HC upholds Trai’s Re1 compensation for call drops

01 Mar 2016

The Delhi High Court on Monday upheld the decision by the Telecom Regulatory Authority of India making it mandatory for cellular phone operators to compensate customers for dropped calls, an order which was opposed tooth and nail by the telcos.

A bench of Chief Justice G Rohini and Justice Jayant Nath dismissed a batch of petitions from telecom operators for a stay on Trai's compensation policy announced last year, under which a rupee will be credited to a mobile user's account for every call drop up to three a day from 1 January 2016.

''There is no dispute about the power of Trai to make regulation under section 36 of the Act,'' the bench observed. ''The impugned regulation has been made in exercise of the power conferred under the Act, keeping in mind the paramount interest of the consumer.''

The petitioners had termed the directive ''arbitrary and whimsical'' while arguing that providing compensation to consumers amounted to interfering with the companies' tariff structure and this could be done only by an order and not a regulation.
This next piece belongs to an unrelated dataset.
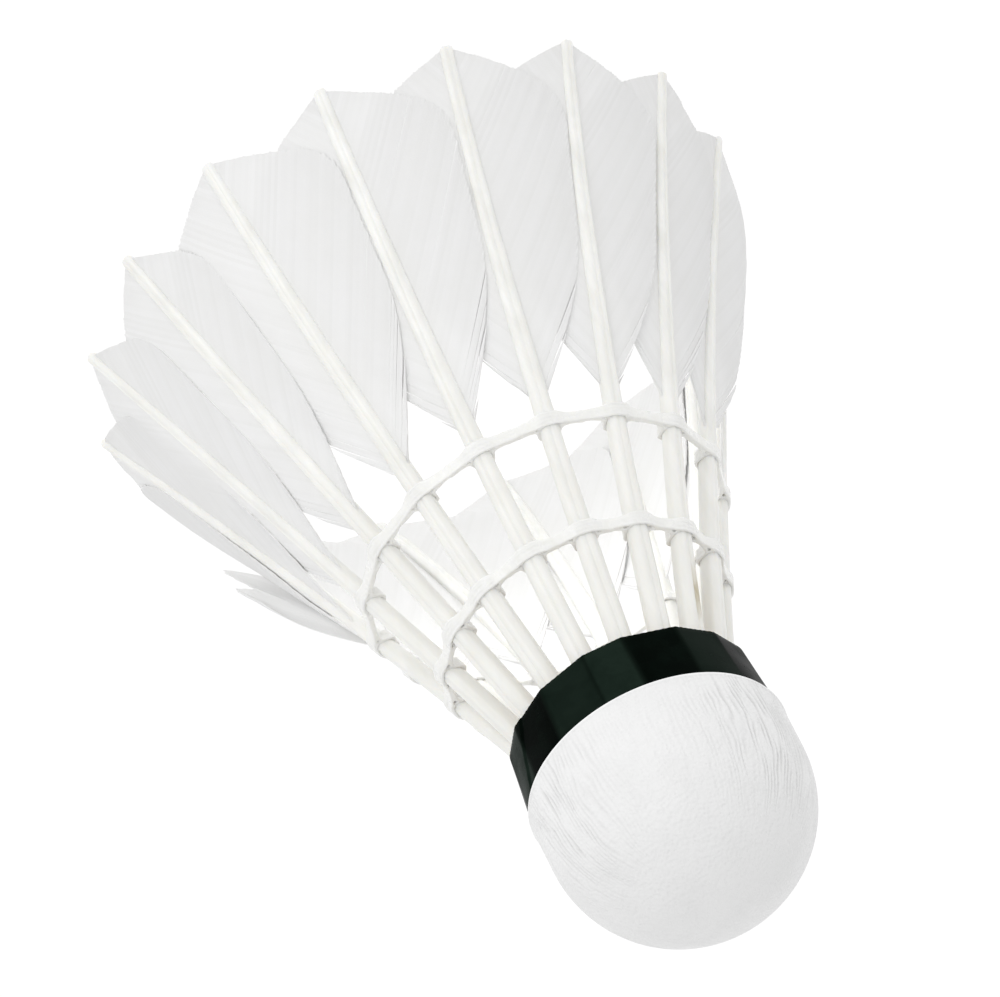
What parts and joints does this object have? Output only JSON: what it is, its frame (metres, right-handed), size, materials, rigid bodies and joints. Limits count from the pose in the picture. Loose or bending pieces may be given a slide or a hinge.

India is the world's second-largest mobile user market after China, but fast-paced expansion coupled with inadequate infrastructure and overloaded networks is leading to a slew of dropped calls every second across the country.

Trai told the court that consumers have a right to get compensated for call drops and this was different from the quality of service guidelines that cellular service providers have to follow under the licence conditions.

The judges said that under ''no circumstances'' the telecom regulator's decision can be ''termed as penalty''.

Trai said the policy was created after consumers began experiencing regular call drops. In the first quarter of 2015, about 25,787 crore outgoing calls were made, of which in 200 crore cases call drops were encountered by consumers.